The title of Rulfo's documentary Carrière, 250 Metros (Carrière, 250 Meters, 2013) references the fact that his family's grave plot lies no more than 250 meters from the house where he was born. But what begins at first as a circumscribed tribute to his family roots in a small village in Languedoc expands outwards into a compelling exploration of the cities Carrière has claimed throughout the course of his creative career. His deep taproot into the soil of his family home offsets his creative rootlessness, which has propelled him outward, seeking creative adventure over the face of the planet. Thus, Carrière , 250 Metros becomes as much a meditation on the acquisition of space as it is on the diminuation of time; a clocked cartography wholly personal and hand-drawn.

Carrière's recollections of his friendships and creative collaborations with Salvador Dalí and Luis Buñuel recount their ritual pilgrimages to Toledo, Spain, thereby delighting in the comforting patterns that enforce friendship. And Carrière's love for Miloš Forman is beautifully captured by photojournalist Mary Ellen Mark, both in their youthful questing embraces, and their elderly assured ones.

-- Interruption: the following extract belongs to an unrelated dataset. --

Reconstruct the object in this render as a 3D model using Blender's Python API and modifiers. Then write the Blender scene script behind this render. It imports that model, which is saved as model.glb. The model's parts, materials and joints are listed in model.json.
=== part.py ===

I left this film quite wistfully, wandering through the labyrinthine streets of Casco Viejo and—taking Carrière's cue—imagining the lives within half-lit residences, pausing at a corner to watch a group of children spilled out onto the sidewalk and into the street singing along with a song playing on a radio. It moved me to tears. A sultry breeze off the water made me feel that I was floating on air, and traveling—as Carrière suggested—not to see things, but to not see things; that is, to go within, to use travel as introspection, to allow the beautiful distractions of the world to wash over me as I center myself within.